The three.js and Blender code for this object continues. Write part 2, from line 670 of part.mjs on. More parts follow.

==

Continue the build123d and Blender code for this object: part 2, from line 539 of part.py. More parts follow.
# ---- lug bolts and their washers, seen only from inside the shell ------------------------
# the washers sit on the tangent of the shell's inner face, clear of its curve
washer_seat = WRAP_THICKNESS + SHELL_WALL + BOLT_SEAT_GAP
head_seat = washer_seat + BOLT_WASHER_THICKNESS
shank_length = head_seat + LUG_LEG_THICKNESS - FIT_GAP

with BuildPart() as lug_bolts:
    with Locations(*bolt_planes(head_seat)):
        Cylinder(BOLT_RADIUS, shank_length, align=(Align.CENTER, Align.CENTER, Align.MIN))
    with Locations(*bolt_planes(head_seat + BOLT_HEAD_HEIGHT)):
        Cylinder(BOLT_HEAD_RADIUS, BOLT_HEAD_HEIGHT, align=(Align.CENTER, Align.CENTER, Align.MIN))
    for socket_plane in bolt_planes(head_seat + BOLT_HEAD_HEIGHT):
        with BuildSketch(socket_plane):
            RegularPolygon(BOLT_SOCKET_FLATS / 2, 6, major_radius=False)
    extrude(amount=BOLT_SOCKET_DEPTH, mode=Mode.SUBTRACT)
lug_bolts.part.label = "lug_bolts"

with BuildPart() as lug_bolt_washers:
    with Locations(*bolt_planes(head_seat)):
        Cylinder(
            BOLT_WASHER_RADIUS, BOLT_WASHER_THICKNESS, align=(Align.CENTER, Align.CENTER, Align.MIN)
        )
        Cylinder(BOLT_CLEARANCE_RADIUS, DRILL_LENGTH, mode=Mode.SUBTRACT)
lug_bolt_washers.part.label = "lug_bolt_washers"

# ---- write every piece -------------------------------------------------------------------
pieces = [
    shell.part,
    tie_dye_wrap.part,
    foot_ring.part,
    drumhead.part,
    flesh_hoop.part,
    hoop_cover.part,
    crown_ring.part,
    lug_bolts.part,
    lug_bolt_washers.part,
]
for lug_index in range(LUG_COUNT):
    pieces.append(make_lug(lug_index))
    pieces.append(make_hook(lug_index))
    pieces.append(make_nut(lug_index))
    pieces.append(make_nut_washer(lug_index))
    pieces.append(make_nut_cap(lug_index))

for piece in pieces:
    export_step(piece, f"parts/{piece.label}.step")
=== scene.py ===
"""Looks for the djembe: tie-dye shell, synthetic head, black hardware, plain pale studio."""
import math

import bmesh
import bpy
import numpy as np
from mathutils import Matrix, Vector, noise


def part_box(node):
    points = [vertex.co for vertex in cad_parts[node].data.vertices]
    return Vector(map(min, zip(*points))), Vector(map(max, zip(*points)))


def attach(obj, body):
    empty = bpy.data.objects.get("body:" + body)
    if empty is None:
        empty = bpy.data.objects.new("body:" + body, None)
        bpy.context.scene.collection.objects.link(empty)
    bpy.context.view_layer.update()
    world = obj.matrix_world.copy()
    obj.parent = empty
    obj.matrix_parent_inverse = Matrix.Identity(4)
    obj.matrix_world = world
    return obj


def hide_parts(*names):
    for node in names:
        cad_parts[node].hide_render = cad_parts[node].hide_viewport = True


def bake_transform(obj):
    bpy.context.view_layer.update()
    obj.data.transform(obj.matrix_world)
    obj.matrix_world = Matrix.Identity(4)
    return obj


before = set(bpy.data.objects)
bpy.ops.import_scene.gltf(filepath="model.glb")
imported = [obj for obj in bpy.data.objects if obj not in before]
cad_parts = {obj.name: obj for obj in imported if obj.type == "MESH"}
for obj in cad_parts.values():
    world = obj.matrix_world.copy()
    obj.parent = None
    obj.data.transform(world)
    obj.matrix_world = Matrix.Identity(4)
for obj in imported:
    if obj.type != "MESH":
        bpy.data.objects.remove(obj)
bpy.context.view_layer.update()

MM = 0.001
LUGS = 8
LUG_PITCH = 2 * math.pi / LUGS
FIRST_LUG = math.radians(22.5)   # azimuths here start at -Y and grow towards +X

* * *

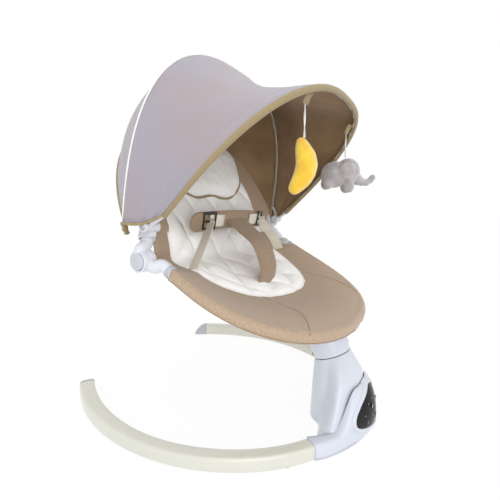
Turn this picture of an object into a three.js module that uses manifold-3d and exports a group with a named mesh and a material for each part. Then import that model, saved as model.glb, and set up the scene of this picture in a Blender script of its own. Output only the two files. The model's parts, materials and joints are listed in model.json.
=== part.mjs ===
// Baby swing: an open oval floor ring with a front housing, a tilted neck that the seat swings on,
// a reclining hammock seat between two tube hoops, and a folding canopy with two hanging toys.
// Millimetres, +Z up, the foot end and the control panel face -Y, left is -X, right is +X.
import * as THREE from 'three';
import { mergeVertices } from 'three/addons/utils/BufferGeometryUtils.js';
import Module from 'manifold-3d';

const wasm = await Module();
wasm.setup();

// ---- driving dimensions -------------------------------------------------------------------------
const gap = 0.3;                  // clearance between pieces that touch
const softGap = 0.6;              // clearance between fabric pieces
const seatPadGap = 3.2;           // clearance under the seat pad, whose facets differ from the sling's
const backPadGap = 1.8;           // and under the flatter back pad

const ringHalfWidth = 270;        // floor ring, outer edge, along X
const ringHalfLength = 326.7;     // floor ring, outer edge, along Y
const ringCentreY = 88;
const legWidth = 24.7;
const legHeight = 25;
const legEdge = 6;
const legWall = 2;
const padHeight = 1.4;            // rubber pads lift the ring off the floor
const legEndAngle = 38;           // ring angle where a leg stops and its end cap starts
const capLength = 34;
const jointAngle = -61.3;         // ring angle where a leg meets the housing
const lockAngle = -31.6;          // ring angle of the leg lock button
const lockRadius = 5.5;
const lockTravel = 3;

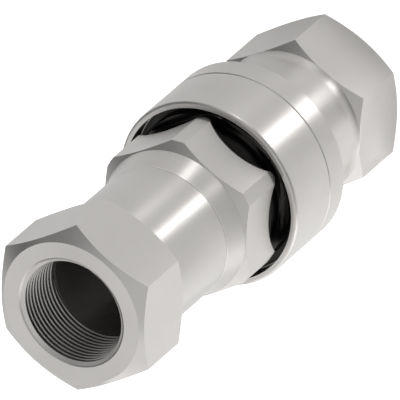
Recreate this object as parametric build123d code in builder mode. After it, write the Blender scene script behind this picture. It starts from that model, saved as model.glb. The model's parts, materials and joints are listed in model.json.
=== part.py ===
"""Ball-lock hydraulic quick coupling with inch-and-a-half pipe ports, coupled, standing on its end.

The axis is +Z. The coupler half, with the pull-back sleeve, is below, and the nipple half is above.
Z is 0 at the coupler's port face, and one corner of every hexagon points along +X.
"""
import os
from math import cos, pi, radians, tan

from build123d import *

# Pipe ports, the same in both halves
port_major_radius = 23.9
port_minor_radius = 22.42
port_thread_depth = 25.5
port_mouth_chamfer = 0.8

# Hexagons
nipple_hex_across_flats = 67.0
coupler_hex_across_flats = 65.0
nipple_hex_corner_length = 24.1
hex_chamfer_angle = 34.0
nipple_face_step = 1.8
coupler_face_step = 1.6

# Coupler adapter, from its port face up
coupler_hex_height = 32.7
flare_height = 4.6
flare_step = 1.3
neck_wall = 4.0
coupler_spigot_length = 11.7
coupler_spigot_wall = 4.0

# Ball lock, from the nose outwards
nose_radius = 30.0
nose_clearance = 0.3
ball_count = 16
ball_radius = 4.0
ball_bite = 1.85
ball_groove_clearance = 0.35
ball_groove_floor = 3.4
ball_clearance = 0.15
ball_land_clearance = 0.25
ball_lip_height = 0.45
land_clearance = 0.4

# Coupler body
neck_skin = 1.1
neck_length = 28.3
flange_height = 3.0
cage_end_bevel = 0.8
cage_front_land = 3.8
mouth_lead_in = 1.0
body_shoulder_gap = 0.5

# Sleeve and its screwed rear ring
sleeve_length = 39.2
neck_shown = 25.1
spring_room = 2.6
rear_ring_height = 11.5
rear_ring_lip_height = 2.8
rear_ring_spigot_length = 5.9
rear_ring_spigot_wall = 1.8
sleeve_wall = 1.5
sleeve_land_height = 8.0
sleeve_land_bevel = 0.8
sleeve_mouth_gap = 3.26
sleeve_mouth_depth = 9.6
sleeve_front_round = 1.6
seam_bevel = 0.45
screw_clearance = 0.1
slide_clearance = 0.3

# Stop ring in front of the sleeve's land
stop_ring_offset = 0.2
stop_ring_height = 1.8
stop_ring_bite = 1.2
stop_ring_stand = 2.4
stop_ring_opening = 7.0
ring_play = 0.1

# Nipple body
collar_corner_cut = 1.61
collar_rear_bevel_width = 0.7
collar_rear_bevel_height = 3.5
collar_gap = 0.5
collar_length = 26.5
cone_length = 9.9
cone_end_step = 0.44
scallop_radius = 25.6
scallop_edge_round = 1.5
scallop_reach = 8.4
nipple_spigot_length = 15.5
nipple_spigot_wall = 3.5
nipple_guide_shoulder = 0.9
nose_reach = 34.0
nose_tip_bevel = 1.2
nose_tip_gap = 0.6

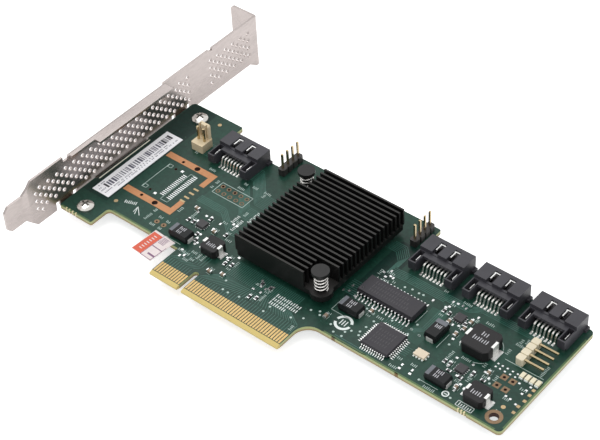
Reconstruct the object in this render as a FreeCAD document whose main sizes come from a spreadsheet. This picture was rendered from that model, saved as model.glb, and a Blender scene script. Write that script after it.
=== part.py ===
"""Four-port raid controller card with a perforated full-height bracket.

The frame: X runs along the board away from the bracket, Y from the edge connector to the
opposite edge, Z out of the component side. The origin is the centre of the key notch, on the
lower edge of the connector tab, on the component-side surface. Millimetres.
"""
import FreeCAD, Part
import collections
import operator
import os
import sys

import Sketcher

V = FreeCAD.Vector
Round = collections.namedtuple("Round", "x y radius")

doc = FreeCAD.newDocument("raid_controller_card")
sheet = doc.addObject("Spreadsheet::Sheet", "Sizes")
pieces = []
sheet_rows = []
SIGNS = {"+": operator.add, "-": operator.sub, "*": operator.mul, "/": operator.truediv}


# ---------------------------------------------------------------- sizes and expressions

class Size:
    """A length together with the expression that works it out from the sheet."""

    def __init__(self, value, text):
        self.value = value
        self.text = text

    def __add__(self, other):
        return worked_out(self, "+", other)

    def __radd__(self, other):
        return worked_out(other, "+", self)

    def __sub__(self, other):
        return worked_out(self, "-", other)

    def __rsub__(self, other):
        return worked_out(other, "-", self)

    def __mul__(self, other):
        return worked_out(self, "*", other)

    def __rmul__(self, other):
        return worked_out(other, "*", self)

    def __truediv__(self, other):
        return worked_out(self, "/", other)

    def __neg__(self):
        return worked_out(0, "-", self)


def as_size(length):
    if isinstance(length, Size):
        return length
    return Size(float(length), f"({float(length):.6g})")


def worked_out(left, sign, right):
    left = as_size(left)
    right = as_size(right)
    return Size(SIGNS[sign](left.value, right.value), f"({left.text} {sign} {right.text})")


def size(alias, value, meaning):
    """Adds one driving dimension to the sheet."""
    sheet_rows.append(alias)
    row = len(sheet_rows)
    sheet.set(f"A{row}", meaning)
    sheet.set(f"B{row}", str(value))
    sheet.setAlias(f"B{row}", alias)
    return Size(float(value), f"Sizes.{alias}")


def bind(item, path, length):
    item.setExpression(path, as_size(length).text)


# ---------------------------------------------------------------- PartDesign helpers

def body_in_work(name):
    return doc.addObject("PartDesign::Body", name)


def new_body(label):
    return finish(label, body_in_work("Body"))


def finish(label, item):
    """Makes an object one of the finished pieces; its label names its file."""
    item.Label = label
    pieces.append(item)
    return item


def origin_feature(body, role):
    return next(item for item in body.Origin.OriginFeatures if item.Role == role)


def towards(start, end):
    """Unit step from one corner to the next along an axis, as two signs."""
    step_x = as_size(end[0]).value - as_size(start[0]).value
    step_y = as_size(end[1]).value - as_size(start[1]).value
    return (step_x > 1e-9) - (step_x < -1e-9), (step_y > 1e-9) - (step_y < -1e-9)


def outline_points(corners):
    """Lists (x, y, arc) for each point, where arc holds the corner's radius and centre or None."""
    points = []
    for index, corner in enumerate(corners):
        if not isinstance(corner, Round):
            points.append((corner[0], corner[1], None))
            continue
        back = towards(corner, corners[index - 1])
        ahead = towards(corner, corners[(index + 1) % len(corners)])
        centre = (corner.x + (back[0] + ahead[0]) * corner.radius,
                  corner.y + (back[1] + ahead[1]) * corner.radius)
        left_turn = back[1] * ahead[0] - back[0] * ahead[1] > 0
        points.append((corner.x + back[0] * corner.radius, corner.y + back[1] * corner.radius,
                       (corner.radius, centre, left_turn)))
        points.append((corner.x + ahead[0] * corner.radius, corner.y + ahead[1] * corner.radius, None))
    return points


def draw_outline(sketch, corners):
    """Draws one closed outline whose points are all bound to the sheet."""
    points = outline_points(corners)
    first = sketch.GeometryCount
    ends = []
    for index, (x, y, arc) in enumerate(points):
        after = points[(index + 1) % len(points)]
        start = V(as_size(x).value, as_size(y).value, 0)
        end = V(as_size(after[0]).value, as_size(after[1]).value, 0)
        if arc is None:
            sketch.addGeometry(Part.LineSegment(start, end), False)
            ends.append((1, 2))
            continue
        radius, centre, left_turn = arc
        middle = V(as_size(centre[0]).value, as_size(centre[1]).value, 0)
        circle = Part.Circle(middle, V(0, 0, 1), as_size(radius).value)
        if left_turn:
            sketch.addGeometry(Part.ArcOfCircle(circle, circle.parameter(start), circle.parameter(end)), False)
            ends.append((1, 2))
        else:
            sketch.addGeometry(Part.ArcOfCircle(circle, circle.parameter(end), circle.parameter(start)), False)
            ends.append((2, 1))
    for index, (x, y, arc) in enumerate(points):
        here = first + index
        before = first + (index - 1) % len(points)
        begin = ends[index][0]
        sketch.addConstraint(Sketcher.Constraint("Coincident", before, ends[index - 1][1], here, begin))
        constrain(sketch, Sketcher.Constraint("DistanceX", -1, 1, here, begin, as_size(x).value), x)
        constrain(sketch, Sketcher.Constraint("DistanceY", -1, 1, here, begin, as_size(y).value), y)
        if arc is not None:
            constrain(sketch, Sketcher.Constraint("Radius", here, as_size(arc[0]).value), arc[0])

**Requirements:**
Transcribe the lines above from the one with "# ---- write" through the one with "if empty is". Include both ends and leave out every other line.

**Expected answer:**
# ---- write every piece -------------------------------------------------------------------
pieces = [
    shell.part,
    tie_dye_wrap.part,
    foot_ring.part,
    drumhead.part,
    flesh_hoop.part,
    hoop_cover.part,
    crown_ring.part,
    lug_bolts.part,
    lug_bolt_washers.part,
]
for lug_index in range(LUG_COUNT):
    pieces.append(make_lug(lug_index))
    pieces.append(make_hook(lug_index))
    pieces.append(make_nut(lug_index))
    pieces.append(make_nut_washer(lug_index))
    pieces.append(make_nut_cap(lug_index))

for piece in pieces:
    export_step(piece, f"parts/{piece.label}.step")
=== scene.py ===
"""Looks for the djembe: tie-dye shell, synthetic head, black hardware, plain pale studio."""
import math

import bmesh
import bpy
import numpy as np
from mathutils import Matrix, Vector, noise


def part_box(node):
    points = [vertex.co for vertex in cad_parts[node].data.vertices]
    return Vector(map(min, zip(*points))), Vector(map(max, zip(*points)))


def attach(obj, body):
    empty = bpy.data.objects.get("body:" + body)
    if empty is None:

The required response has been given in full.